И.М.: Значит, не слушать тех скептиков, которые говорят, что туда все равно не пройдешь, что там просеивают через очень мелкое сито и нормальных людей близко не подпускают?
Л.Ш.: Не надо их слушать, надо все равно делать свое дело, а там уж будет что будет. Тем более что у этой новой структуры есть сайт в интернете, и мы можем подсказывать, в каком направлении должен работать совет, чего мы от него ждем и куда мы бы хотели, чтобы это дело повернулось. Ведь получается, что в стране информационная война идет, а штаба информационного у нас нет. Хотя у нас сегодня каждое ведомство имеет довольно мощную информационную структуру — и армия, и ФСБ, и МИД, и даже Министерство экономики, не говоря уж о СМИ. Тем не менее, штаба военного нет!

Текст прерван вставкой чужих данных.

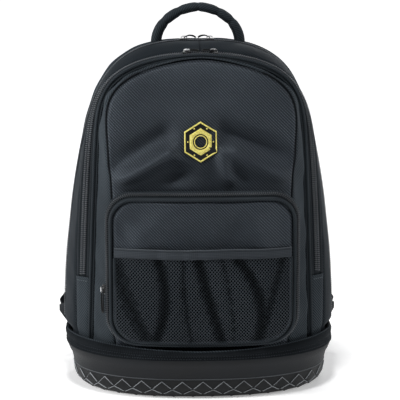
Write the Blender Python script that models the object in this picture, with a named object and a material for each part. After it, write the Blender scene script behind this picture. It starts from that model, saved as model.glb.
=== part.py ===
"""Tool backpack on a moulded rubber base.

The bag is one skin of seams. Each row of SEAMS is a seam that runs from the base over the top
and down the other side, and the strips between two seams are the gussets and zip tapes.
Units are metres, +Z is up, the front faces -Y and the bag stands on its base at Z = 0.
"""
import math
from typing import NamedTuple

import bmesh
import bpy
from mathutils import Matrix, Vector

# Driving sizes of the bag
BODY_HEIGHT = 0.460
BODY_WIDTH = 0.369
BODY_DEPTH = 0.200
CLOTH = 0.0020
PADDED_BACK = 0.010
GAP = 0.0003
FOOT_STATIONS = 2
SIDE_STEPS = 2
ARCH_STEPS = 13

# Base: a rubber cup under a stitched band
BASE_RIM = 0.054
BAND_TOP = 0.068
BAND_THICKNESS = 0.0025
TUB_WALL = 0.0030
TREAD_TOP = 0.463 * BASE_RIM
TREAD_PITCH = 0.028
TREAD_RELIEF = 0.0018
TREAD_PAD_SHARE = 0.80
TUCK_CLEARANCE = 0.0008
TUCK_DEPTH = 0.020
TUCK_BLEND = 0.011

# Front panel and pocket
PANEL_BULGE = 0.009
POCKET_HALF_WIDTH = 0.3198 * BODY_WIDTH
POCKET_TOP = 0.5772 * BODY_HEIGHT
POCKET_BOTTOM = 0.1598 * BODY_HEIGHT
POCKET_DEPTH = 0.039
POCKET_SEAT = 0.0006
NET_SEAT = -0.0005
BADGE_SEAT = 0.0008
NET = 0.0010
NET_TOP = 0.413 * BODY_HEIGHT
NET_SLACK = 0.014
BINDING_HEIGHT = 0.012
BINDING_THICKNESS = 0.0022
PIPING_RISE = 0.0028

# Badge on the front panel
BADGE_WIDTH = 0.043
BADGE_HEIGHT = 0.053
BADGE_THICKNESS = 0.0012
BADGE_X = -0.002
BADGE_Z = 0.7326 * BODY_HEIGHT

# Carrying handle
HANDLE_FOOT_HALF = 0.0565
HANDLE_RISE = 0.047
HANDLE_THICKNESS = 0.0150
HANDLE_TOP_THICKNESS = 0.0125
HANDLE_DEPTH = 0.024
HANDLE_Y = -0.030
HANDLE_SEAT = 0.0015

# Shoulder straps, behind the bag
STRAP_WIDTH = 0.064
STRAP_THICKNESS = 0.012
STRAP_TOP_X = 0.052
STRAP_TOP_Z = 0.430
STRAP_END_X = 0.120
STRAP_END_Z = 0.175
STRAP_BOW = 0.044
STRAP_SEAT = -0.0002
WEB_WIDTH = 0.020
WEB_THICKNESS = 0.0022
BUCKLE_WIDTH = 0.032
BUCKLE_LENGTH = 0.026
BUCKLE_THICKNESS = 0.005
WING_REACH = 0.0105
WING_RUN = 0.022
WING_HEIGHT = 0.026
WING_THICKNESS = 0.0025
WING_Z = 0.0690
WING_Y = -0.030
WING_SEAT = -0.0009

# Zip sliders and pulls
SLIDER_LENGTH = 0.012
SLIDER_WIDTH = 0.009
SLIDER_THICKNESS = 0.0026
SLIDER_SEAT = 0.0005
BRIDGE_HEIGHT = 0.0034
BRIDGE_WIDTH = 0.0026
BRIDGE_BAR = 0.0013
PULL_WIRE = 0.0015
PULL_WIDTH = 0.0080
PULL_LENGTH = 0.0155
POCKET_PULL_LENGTH = 0.031
PULL_ARCH = 0.0010
REAR_PULL_ARCH = 0.0035
REAR_SLIDERS_X = (-0.0195, 0.0150)
FRONT_SLIDER_X = 0.0178
ZIP_STOP = 0.3217 * BODY_HEIGHT
POCKET_SLIDER_RISE = 0.378


class Seam(NamedTuple):
    """A seam over the bag. Heights are shares of BODY_HEIGHT, widths of half BODY_WIDTH."""

    name: str
    top: float
    rim: float
    belly: float
    shoulder: float
    shoulder_height: float
    corner: float
    squareness: float
    depth: float
    top_depth: float


SEAMS = (
    Seam("back", .984, .925, .006, .900, .391, 8, 2.90, .035, .035),
    Seam("back_round", .997, .972, .006, .950, .391, 8, 2.90, .090, .090),
    Seam("rear_zip_outer", .9996, .996, .007, .972, .391, 8, 2.90, .210, .210),
    Seam("rear_zip_inner", 1.0, 1.0, .007, .9745, .391, 8, 2.90, .290, .290),
    Seam("gusset_round", .993, .970, .009, .930, .450, 8, 2.60, .395, .390),
    Seam("front_zip_outer", .9737, .905, .011, .880, .5435, 6, 2.05, .500, .485),
    Seam("front_zip_inner", .9680, .826, .000, .786, .5435, 6, 2.60, .575, .545),
    Seam("valley", .9645, .794, .002, .7577, .5435, 8, 1.53, .610, .580),
    Seam("panel_edge", .9600, .640, -.022, .664, .6957, 4, 1.59, .790, .590),
)
SEAM_AT = {seam.name: place for place, seam in enumerate(SEAMS)}
DEPTH_TURN = 5


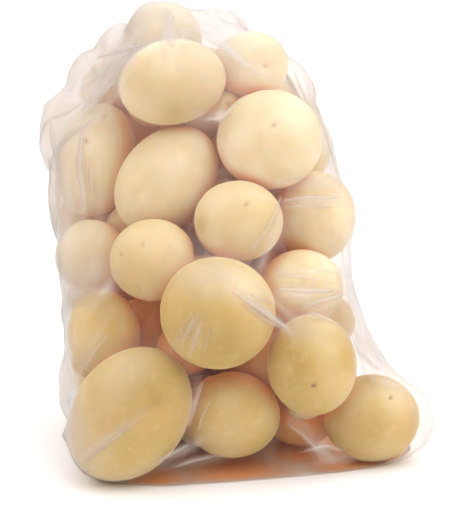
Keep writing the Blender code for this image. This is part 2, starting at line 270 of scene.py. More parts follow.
def settled(rows, shown_count):
    """Pushes overlapping potatoes apart and off the floor. The shown ones slide along the view."""
    centres, halves, turns = stacked(rows)
    shown = np.arange(len(centres)) < shown_count
    hidden = ~shown
    radius = halves.mean(axis=1)
    lowest = np.linalg.norm(turns[:, 2, :] * halves, axis=1) + FLOOR_CLEARANCE
    first, second = np.triu_indices(len(centres), 1)
    first_share = np.where(shown[first] == shown[second], 0.5, hidden[first])
    for number in range(SETTLE_ROUNDS):
        apart = centres[second] - centres[first]
        distance = np.linalg.norm(apart, axis=1)
        ways = apart / distance[:, None]
        needed = reach(halves[first], turns[first], ways) + reach(halves[second], turns[second], ways)
        overlap = PUSH * np.maximum(needed - distance, 0)
        move = np.zeros_like(centres)
        np.add.at(move, first, -ways * (overlap * first_share)[:, None])
        np.add.at(move, second, ways * (overlap * (1 - first_share))[:, None])
        move[shown] = (move[shown] @ INWARD)[:, None] * INWARD
        if number < FALL_ROUNDS:
            move[hidden] += FALL
        centres = centres + move
        left, right, front, back = room_at(centres[:, 2])
        kept = np.column_stack([
            np.clip(centres[:, 0], left + radius, right - radius),
            np.clip(centres[:, 1], front, back - radius),
            np.minimum(centres[:, 2], HIGHEST_SETTLED),
        ])
        centres[hidden] = kept[hidden]
        centres[:, 2] = np.maximum(centres[:, 2], lowest)
    return list(zip(centres, halves, turns))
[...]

И.М.: Я, кстати, вспомнила, что когда-то, лет десять назад, один человек, грамотный в области военного дела, сказал мне, что на войне должны быть три основные структуры: алармисты (те, кто бьет тревогу), штабисты и «спецы», то есть специалисты.
Л.Ш.: Именно так.
И.М.: А поскольку штабистов нет, да и вообще нет этих трех четко сформированных подразделений, обычно приходится выступать во всех трех ролях — и алармистов, и штабистов, и «спецов». Вот я, к примеру, детский психолог, но когда куда-то приезжаю, где-то выступаю, говорю: «Сейчас возникла очень опасная ситуация, хотят принять, предположим, закон о ювенальной юстиции». Значит, в этот момент я — алармист.